The great thing about this dish is that it can be prepared a day or two ahead of time and kept in the fridge until ready to bake – making it perfect for a lazy Christmas morning. I suspect it would do well frozen as well, but I haven’t tried it, so I couldn’t give you directions. Please share if you try to freeze this and are successful. Obviously this can be made with regular lasagna noodles if gluten is not an issue in your household.
2 cups frozen shoestring hashbrowns, thawed (remember to do this the night before)
6-10 sheets gluten free lasagna – the amount depends on the size of the noodles
1 lb bacon
2 cups of hollandaise sauce (make your own or use a packaged mix – just make sure it’s gluten free)
1/4 cup milk
1/2 tsp salt
1/8 tsp pepper
1 – 1 1/2 cups shredded cheddar cheese
5 slices black forrest ham
If you are baking this right away, preheat your oven to 350°F.
Butter a 9 x 13 baking pan. Cook the lasagna noodles as per package directions, drain and set aside. Meanwhile, chop the bacon and cook until crispy in a non-stick pan – drain the bacon on paper towel and set aside. (this is also a good time to prepare your hollandaise sauce) Whisk together the eggs, milk, salt & pepper, set aside.

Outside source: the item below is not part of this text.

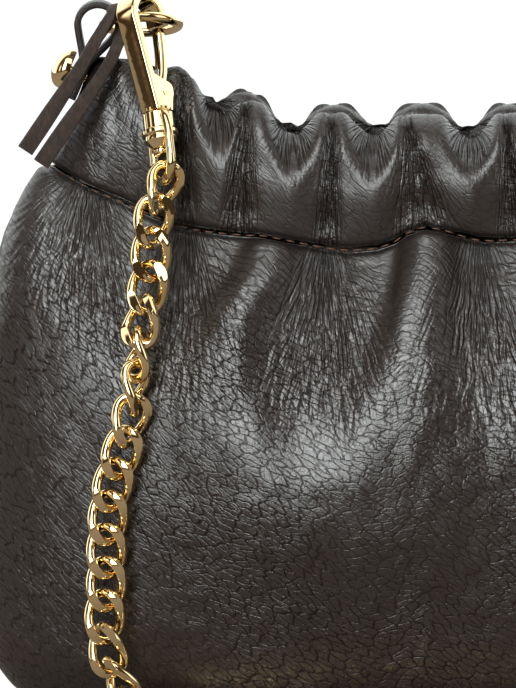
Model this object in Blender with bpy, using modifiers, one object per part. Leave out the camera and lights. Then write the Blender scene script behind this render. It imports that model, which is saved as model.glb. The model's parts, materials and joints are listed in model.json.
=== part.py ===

Layer the thawed hashbrowns on the bottom of the baking pan. Sprinkle half of the bacon over the hashbrowns, then pour over 1 cup of the hollandaise sauce. Top this mix with 3-5 sheets of lasagna noodles – however many you need to cover the pan. Cover the noodles with 1/2 cup of cheese, then the ham slices. Pour the egg mixture over the ham and noodles. Cover with another 3-5 sheets of lasagna noodles, the remaining bacon, another cup of the hollandaise sauce and the remaining cheese. At this point you can cover and refrigerate for up to 2 days.
Bake the lasagna at 350°F for 45 minutes or until bubbling. If required, you can broil the lasagna for a few minutes to brown the cheese. Pull the lasagna out of the fridge 30 minutes to 1 hour prior to baking if you prepared this beforehand.